For his 'suggestive support' to the RSS now, after joining hands with the BJP, Karunanidhi is drawing flak. While political opponents have come out in the open, senior Dravidian leaders from the past are 'suffering it in silence'. They however, appreciate the electoral logic behind it. "The BJP-RSS has come to stay, not just in rest of the country, but even in the 'Dravidian' Tamil Nadu," says a senior DMK leader. "An ostrich-like behaviour will not help us in anyway, so if you cannot beat them, joining them should be the motive."

In this context, this leader refers to the growing popularity of the BJP in Tamil Nadu, and its attraction for the post-Congress, post-Dravidian, younger generation of the present. "Even the assembly segment-wise voting pattern in the Lok Sabha elections last year, proved it, and we better accepted it," he adds.

According to him, the 'BJP voters' in the state may not be pro-RSS. But they, all the same, resent the organisation being dubbed 'communal', while others of its ilk, more fundamentalist and more violent, are allowed to thrive. "Unless we are able to put down Islamic fundamentalism in the state, which caused the 'Coimbatore serial blasts' and the like, this segment will not accept RSS as communal. If any, they see in the RSS, an ideological defence against Islamic fundamentalism."

Electorally, too, this DMK leader concedes, that the party leadership had little option. "The urban middle class base of the DMK is fast shifting towards 'nationalist forces' and the drift cannot be checked by oration, as in the past," says he. The Lok Sabha elections of the last two years very clearly proved, that the presence of the BJP made the difference to victory and defeat, for the DMK and the rival AIADMK.

Adds he in this context: "The DMK's option was between the BJP and the Tamil Maanila Congress (TMC), which the 'BJP voters' may have considered favourably for the assembly elections. We did play the TMC against the BJP to an extent, until the former took a line. With the TMC now giving up its neutrality, and joining the AIADMK bandwagon, we better shed whatever reservations we had for the BJP and its allies. For, with its decision, the TMC has made the residual middle class too, to flock to the BJP."
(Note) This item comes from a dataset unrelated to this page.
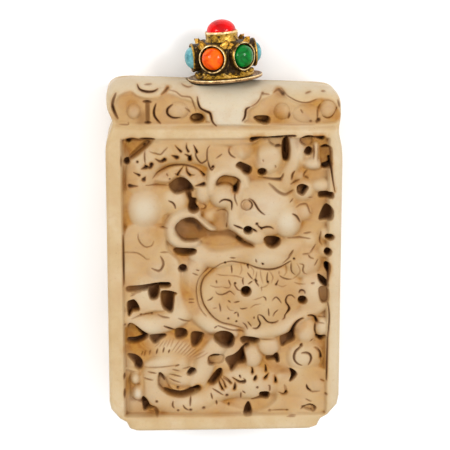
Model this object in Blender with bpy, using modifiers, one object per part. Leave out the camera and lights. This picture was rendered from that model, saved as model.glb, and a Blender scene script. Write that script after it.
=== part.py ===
"""Carved soapstone pendant with a gilt cap set with seven cabochons.

The pendant lies on its back: +Y points along it to the cap, +X to the right of the
carved face and +Z out of that face. The origin is the middle of the flat back.
"""

import math

import bmesh
import bpy
import numpy as np
from mathutils import Matrix, Vector

MM = 0.001

# Stone block
PLAQUE_WIDTH = 42.0 * MM
PLAQUE_LENGTH = 64.0 * MM
PLAQUE_THICKNESS = 14.0 * MM
EDGE_RADIUS = 0.8 * MM
TOP_EDGE_FALL = 1.6 * MM
TOP_CORNER_RADIUS = 3.2 * MM
HEADER_HEIGHT = 7.5 * MM
HEADER_ROUND_REACH = 5.0 * MM
HEADER_END_REACH = 2.2 * MM
HEADER_INSET = 0.25 * MM
HEADER_LAND = 0.6 * MM
WAIST_DEPTH_LEFT = 1.3 * MM
WAIST_DEPTH_RIGHT = 0.7 * MM
WAIST_LENGTH = 1.7 * MM
CORNER_NOTCH_LEFT = 5.8 * MM
CORNER_NOTCH_RIGHT = 6.4 * MM

# Frame round the carved window
STILE_LEFT = 2.7 * MM
STILE_RIGHT = 2.3 * MM
TOP_RAIL = 2.1 * MM
BOTTOM_RAIL = 2.8 * MM

# Levels of the carving, measured from the frame's face
HEAD_TOP = 0.1 * MM
BODY_TOP = -0.35 * MM
CLOUD_TOP = -0.75 * MM
GROUND = -1.5 * MM
RECESS_FLOOR = -2.5 * MM
PIT_FLOOR = -4.2 * MM
WALL_RUN = 0.45 * MM

# Back
BACK_GROOVE_INSET = 4.0 * MM
BACK_GROOVE_WIDTH = 1.2 * MM
BACK_GROOVE_DEPTH = 0.5 * MM

# Gilt cap, along its own axis from the underside of the flange
CAP_LEAN = math.radians(4.5)
CAP_OFFSET = 0.4 * MM
SEAT_DEPTH = 0.4 * MM
FIT_GAP = 0.3 * MM
FLANGE_RADIUS = 6.75 * MM
FLANGE_FOOT_RADIUS = 4.2 * MM
FLANGE_RISE = 0.45 * MM
FLANGE_WALL = 0.4 * MM
BASE_RADIUS = 5.3 * MM
BASE_HEIGHT = 1.3 * MM
BARREL_RADIUS = 4.6 * MM
BELT_HEIGHT = 4.5 * MM
SHOULDER_DROP = 0.6 * MM
BASE_OVERLAP = 0.4 * MM
COLLAR_RADIUS = 2.95 * MM
COLLAR_START = 7.05 * MM
COLLAR_TOP = 8.8 * MM
COLLAR_WALL = 0.2 * MM

# Cabochons and their bezels
CABOCHON_COUNT = 6
CABOCHON_FIRST_ANGLE = math.radians(-82)
CABOCHON_RADIUS = 1.95 * MM
CABOCHON_DOME = 1.45 * MM
CABOCHON_GIRDLE = 0.6 * MM
BEZEL_WALL = 0.3 * MM
BEZEL_REACH = 5.8 * MM
TOP_CABOCHON_DOME = 2.05 * MM
LEAF_RADIUS = 0.75 * MM
LEAF_TIP_RADIUS = 0.2 * MM
LEAF_HEIGHT = 2.8 * MM
LEAF_RISE = 0.6 * MM
LEAF_DISTANCE = 4.15 * MM
LEAF_SIDES = 8
CABOCHON_COLOURS = ("turquoise", "orange", "green")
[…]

However, Dravidian ideologues are not satisfied with the explanation. While some in private are uncharitable enough to say that Karunanidhi's shift was influenced by his personal preferences that has come with advancing age, others look at it, politically. The former point to his taking to a 'yellow shawl', reportedly on the advice of astrologers, an anathema earlier to Dravidian ideologues . "He denied astrological advice, but has not changed the colour of the shawl," one of them points out.

Others say, Karunanidhi has been ill advised on the rising influence of the BJP in the state. "There is no denying the fact that the BJP is a power to reckon with in Tamil Nadu's electoral politics," says a DMK leader from this segment. According to him, however, the BJP has only cut into the 'traditional, nationalist votes' of the Congress.
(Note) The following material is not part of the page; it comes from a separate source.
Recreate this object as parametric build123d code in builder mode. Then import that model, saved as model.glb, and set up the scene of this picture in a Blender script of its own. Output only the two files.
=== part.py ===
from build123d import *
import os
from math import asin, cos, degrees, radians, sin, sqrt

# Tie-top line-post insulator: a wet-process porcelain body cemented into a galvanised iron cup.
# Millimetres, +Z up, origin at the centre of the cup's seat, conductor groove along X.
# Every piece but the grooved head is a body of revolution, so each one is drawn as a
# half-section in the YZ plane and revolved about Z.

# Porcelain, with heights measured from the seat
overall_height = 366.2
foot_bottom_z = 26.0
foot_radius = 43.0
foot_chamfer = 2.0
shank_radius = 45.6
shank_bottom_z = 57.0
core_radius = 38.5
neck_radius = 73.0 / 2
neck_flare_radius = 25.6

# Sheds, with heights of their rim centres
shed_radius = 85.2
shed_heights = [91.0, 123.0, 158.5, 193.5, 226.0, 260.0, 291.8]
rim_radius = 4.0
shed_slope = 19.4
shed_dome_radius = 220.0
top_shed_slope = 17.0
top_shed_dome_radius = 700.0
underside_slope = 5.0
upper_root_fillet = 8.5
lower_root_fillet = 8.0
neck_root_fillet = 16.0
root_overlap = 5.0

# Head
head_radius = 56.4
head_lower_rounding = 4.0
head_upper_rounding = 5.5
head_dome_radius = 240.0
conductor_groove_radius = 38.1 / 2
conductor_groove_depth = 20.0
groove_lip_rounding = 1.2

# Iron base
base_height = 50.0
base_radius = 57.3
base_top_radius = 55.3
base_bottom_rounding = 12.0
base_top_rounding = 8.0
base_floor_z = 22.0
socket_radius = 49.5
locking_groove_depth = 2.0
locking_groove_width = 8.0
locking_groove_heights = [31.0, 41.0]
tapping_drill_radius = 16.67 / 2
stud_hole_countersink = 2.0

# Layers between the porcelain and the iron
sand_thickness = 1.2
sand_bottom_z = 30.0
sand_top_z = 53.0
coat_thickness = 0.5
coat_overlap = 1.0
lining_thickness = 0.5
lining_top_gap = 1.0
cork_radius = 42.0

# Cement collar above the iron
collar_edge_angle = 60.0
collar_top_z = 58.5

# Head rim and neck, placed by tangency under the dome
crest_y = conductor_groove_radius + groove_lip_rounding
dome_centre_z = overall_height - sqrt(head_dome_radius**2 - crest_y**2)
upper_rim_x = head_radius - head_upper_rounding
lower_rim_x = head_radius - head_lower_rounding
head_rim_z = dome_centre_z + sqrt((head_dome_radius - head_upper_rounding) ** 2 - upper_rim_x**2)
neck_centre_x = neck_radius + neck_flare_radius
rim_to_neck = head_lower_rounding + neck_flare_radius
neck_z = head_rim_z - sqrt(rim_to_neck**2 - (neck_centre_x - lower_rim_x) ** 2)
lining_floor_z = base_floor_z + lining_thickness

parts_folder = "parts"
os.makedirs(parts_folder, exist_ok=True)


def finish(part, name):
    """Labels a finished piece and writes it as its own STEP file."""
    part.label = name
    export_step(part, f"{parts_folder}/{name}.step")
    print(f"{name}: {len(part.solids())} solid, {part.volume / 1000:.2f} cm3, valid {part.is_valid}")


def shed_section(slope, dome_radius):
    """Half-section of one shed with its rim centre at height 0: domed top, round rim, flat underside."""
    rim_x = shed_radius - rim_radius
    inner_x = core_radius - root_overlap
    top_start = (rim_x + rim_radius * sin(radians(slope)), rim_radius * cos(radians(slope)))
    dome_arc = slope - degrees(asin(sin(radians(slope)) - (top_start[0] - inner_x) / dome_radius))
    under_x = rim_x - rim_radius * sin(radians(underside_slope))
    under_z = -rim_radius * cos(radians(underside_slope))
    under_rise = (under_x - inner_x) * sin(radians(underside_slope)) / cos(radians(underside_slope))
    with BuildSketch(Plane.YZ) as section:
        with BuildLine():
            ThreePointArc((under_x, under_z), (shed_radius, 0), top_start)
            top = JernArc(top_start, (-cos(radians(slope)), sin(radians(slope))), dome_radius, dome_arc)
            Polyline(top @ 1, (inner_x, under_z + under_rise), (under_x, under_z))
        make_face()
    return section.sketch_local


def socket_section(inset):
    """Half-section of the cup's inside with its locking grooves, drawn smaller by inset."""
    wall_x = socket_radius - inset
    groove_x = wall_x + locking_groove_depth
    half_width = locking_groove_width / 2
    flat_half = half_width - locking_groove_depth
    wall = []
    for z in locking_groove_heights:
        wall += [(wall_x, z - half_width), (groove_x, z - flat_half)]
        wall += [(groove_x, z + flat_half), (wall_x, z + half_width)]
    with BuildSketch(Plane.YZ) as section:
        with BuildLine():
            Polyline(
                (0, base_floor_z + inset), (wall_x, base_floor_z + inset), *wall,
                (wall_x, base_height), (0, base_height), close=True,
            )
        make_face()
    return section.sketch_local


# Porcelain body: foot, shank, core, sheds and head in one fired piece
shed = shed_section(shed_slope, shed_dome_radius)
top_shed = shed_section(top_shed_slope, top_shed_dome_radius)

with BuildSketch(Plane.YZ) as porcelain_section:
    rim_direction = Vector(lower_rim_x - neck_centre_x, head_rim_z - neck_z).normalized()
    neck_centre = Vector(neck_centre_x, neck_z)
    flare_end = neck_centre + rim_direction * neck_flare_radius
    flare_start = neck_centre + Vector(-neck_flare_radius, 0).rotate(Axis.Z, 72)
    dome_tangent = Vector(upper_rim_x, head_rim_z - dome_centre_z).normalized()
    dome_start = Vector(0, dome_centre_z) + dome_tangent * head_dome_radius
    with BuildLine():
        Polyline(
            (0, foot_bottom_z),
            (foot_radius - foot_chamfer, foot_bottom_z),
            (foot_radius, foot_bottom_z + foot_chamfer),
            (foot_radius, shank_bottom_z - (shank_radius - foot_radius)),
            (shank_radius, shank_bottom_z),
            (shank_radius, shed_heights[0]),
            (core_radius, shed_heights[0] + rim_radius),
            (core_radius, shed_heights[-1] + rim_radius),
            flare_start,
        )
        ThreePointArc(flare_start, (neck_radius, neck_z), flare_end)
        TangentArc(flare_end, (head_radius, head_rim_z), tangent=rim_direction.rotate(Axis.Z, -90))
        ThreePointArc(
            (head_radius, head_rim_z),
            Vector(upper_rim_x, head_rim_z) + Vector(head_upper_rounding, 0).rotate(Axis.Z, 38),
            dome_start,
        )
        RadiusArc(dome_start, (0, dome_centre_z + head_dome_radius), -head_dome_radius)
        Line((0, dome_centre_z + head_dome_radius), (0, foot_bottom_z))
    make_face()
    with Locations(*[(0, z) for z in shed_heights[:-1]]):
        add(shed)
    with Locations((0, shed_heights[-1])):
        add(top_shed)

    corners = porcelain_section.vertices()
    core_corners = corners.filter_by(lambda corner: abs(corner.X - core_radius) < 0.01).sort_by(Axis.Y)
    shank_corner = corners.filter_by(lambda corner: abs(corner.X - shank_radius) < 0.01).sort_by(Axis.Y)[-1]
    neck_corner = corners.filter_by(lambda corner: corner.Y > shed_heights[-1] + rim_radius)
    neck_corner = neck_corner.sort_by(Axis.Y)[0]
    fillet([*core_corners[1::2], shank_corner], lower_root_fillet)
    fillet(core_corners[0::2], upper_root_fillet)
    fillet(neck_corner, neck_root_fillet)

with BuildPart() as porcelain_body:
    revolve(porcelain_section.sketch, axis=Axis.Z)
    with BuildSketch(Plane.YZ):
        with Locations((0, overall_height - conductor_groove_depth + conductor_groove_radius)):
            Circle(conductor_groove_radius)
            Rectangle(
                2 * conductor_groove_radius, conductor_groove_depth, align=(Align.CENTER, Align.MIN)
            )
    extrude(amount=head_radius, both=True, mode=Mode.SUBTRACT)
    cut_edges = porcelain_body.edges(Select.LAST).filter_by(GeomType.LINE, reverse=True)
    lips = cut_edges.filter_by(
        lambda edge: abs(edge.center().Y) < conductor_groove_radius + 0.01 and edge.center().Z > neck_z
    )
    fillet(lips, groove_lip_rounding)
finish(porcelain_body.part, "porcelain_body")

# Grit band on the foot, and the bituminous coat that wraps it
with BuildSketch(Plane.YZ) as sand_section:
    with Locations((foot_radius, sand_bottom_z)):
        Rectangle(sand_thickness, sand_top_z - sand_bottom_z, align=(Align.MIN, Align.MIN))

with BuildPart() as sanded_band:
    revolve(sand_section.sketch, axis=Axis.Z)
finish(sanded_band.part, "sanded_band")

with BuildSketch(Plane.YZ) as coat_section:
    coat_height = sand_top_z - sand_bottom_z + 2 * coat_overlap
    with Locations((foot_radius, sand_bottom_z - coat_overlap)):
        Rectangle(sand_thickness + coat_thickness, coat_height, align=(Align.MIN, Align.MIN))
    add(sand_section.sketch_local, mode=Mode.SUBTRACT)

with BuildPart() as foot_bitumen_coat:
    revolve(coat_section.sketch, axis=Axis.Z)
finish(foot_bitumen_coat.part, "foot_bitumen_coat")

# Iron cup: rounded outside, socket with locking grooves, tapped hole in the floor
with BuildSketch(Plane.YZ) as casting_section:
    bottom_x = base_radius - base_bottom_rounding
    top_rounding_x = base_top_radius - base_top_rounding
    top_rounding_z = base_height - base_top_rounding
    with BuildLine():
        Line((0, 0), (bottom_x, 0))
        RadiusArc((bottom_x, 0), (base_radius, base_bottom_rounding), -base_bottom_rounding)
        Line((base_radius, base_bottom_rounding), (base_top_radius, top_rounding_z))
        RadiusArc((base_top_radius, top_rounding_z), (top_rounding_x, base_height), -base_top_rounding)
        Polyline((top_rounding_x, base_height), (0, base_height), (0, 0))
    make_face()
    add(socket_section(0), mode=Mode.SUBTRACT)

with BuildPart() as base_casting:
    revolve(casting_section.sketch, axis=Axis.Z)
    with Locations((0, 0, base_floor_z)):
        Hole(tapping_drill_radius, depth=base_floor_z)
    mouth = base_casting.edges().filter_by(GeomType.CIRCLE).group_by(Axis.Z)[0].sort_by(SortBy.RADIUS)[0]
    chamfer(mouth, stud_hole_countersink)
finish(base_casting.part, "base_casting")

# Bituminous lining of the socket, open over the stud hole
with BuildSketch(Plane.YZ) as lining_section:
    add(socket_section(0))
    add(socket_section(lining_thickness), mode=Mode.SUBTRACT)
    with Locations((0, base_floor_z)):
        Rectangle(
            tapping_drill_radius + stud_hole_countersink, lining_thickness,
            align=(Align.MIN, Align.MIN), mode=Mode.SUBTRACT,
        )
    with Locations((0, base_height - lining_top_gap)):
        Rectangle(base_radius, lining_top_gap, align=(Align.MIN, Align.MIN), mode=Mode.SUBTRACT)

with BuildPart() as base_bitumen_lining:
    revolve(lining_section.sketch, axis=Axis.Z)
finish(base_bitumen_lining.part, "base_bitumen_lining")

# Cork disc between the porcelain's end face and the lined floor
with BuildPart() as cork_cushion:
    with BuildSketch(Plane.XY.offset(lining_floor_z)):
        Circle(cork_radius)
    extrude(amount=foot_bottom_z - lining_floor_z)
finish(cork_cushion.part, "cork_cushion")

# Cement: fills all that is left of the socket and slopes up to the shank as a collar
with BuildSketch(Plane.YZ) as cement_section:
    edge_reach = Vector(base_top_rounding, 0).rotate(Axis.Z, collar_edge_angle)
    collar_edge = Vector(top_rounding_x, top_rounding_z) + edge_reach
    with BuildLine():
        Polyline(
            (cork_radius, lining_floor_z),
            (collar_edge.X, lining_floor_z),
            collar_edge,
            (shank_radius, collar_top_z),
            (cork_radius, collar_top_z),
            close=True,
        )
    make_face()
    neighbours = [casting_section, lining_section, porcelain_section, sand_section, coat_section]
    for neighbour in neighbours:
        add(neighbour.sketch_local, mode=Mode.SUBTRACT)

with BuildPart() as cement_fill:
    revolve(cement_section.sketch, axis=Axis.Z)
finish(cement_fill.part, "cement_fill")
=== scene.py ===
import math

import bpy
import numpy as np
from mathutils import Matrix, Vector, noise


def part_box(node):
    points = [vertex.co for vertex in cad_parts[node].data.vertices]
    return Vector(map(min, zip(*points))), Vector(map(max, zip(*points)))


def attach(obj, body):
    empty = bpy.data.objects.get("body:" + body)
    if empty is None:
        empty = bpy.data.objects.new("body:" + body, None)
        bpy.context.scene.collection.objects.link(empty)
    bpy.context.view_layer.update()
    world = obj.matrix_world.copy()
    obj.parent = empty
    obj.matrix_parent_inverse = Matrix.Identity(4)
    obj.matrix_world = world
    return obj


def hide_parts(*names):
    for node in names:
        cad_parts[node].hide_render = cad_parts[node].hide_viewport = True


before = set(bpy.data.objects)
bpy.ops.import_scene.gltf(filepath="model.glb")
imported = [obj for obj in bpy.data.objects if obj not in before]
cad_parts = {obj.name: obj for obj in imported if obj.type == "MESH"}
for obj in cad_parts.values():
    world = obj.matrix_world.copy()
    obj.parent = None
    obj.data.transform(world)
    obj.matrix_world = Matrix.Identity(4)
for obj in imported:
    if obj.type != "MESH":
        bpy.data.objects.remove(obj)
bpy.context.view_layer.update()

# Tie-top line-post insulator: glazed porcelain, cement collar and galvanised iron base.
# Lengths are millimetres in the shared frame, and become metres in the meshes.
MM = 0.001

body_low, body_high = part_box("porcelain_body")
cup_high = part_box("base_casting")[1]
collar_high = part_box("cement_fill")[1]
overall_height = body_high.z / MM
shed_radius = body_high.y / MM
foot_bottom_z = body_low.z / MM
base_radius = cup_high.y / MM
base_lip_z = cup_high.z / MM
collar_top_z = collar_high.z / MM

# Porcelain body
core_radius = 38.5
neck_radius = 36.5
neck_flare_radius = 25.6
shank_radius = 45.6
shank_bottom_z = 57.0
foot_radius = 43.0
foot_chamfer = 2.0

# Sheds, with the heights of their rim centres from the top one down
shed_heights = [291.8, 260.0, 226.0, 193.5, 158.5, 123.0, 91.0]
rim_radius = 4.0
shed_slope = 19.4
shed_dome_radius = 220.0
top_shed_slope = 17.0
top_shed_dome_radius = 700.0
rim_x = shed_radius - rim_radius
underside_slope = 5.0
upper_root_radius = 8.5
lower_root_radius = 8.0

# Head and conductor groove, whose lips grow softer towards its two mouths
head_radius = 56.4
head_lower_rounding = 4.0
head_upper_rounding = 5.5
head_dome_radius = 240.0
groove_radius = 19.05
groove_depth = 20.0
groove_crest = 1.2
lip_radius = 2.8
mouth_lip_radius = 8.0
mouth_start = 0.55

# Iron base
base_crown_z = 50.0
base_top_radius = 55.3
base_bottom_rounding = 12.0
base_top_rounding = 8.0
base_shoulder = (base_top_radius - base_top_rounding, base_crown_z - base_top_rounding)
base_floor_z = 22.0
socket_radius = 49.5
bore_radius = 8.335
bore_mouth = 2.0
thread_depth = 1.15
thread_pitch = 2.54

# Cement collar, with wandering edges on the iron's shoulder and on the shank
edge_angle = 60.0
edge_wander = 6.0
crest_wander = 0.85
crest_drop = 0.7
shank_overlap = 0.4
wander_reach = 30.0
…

"Even in 1989, when the Congress last contested the assembly elections alone, it polled a very substantial 20 per cent votes," says this leader. "Most of this has since been transferred to the BJP, which as the 'upcoming party' has definitely cornered some peripheral votes which were going to the Dravidian parties of various hues."

As he points out, "Whether it is the DMK or the AIADMK, we have also counted on our 'nationalist' allies to win the Lok Sabha elections in the state. It is also true that the Dravidian party with the 'nationalist' ally alone had won in the Lok Sabha elections. Both the DMK and the AIADMK had also conceded more seats to the Congress. Earlier it used to be Congress, now it is BJP, but even here, the BJP's share is only a handful."

The assembly elections, in contrast, are a different ball game altogether. Here, the equations are different." Local issues, local leadership, and local government matters. Here, the DMK and the AIADMK, not the BJP or the Congress, used to be issue, and will continue to be the issue."

Ironically, as it may seem, the first one to fire the salvo against Karunanidhi from inside the DMK has been state assembly speaker P T R Palanivel Rajan. A docile leader otherwise, Palanivel Rajan, whose late father P T Rajan was a pro-Dravidian Justice Party leader of repute, has kept his religion with himself, even when the rest of the DMK leadership used to be pronouncedly anti-god.

However, on the 'Gujarat-RSS issue', he has raised what looks like a politico-administrative question : "If RSS is only a social organisation like the DMK, and if government employees in Gujarat could join the RSS, what will the Tamil Nadu government do if its employees wanted to join the DMK volunteer force, whose members, wearing their uniform in the party's red-and-black colours, are regulars, in every major function organised by the DMK?"